Here’s what a score voting ballot could look like:
It’s intuitive, it’s simple to tabulate, and most people will get it right away because it works just like product/restaurant/hotel/etc ratings that they’ve been already using.
What’s the downside?
There have been a few criticisms of score voting.

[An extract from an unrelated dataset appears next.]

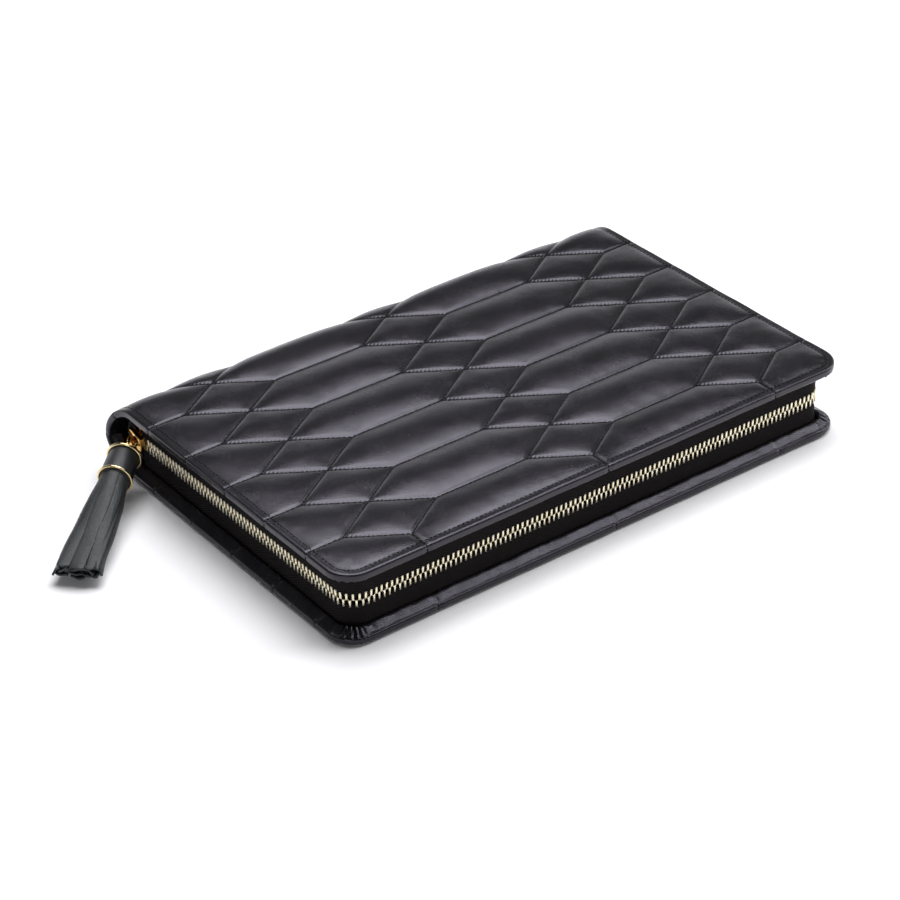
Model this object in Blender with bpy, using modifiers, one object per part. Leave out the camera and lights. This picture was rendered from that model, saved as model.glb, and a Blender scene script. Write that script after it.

First, the most preferred candidate is not always the winner. Take a look, for example, at this hypothetical election result:
| Voter | Candidate 1 score | Candidate 2 score |
|---|---|---|
| Voter 1 | 3 🟩🟩🟩⬜️⬜️ | 5 🟩🟩🟩🟩🟩 |
| Voter 2 | 3 🟩🟩🟩⬜️⬜️ | 5 🟩🟩🟩🟩🟩 |
| Voter 3 | 3 🟩🟩🟩⬜️⬜️ | 5 🟩🟩🟩🟩🟩 |
| Voter 4 | 3 🟩🟩🟩🟩🟩 | 0 ⬜️⬜️⬜️⬜️⬜️ |
| Voter 5 | 3 🟩🟩🟩🟩🟩 | 0 ⬜️⬜️⬜️⬜️⬜️ |
| Average | 3.8/5 | 3.0/5 |
So Candidate 2 loses the election, even though the majority of the electorate would have preferred them. But this time we have a good explanation: Candidate 2 appears to be very polarizing, while Candidate 1 is at least acceptable to everyone, so we could argue that this is really a feature of the system, not a bug.
Second, rating-based voting systems are vulnerable to strategic voting in a way that can backfire pretty badly. This can happen, for example, in a three-candidate election where candidates 1 and 2 are close in voter preference, but the voters strategically give 0/5 rating to their second preferred candidate in order to make sure that their favorite wins. If enough voters do that, it can inadvertently produce a result like this:
| Voter | Candidate 1 | Candidate 2 | Candidate 3 |
|---|---|---|---|
| 1 | 5 🟩🟩🟩🟩🟩 | 0 ⬜️⬜️⬜️⬜️⬜️ | 0 ⬜️⬜️⬜️⬜️⬜️ |
| 2 | 5 🟩🟩🟩🟩🟩 | 0 ⬜️⬜️⬜️⬜️⬜️ | 0 ⬜️⬜️⬜️⬜️⬜️ |
| 3 | 0 ⬜️⬜️⬜️⬜️⬜️ | 5 🟩🟩🟩🟩🟩 | 0 ⬜️⬜️⬜️⬜️⬜️ |
| 4 | 0 ⬜️⬜️⬜️⬜️⬜️ | 5 🟩🟩🟩🟩🟩 | 0 ⬜️⬜️⬜️⬜️⬜️ |
| 5 | 0 ⬜️⬜️⬜️⬜️⬜️ | 0 ⬜️⬜️⬜️⬜️⬜️ | 5 🟩🟩🟩🟩🟩 |
| 6 | 0 ⬜️⬜️⬜️⬜️⬜️ | 0 ⬜️⬜️⬜️⬜️⬜️ | 5 🟩🟩🟩🟩🟩 |
| 7 | 0 ⬜️⬜️⬜️⬜️⬜️ | 0 ⬜️⬜️⬜️⬜️⬜️ | 5 🟩🟩🟩🟩🟩 |
| Average | 1.4/5 | 1.4/5 | 2.1/5 |
And we’re back to vote-splitting of first-past-the-post! Though on the bright side, hopefully, outcomes like this would discourage voters from strategic voting.
Finally, it’s still a more complex voting system than first-past-the-post, and it may take a while for the voters to get used to it.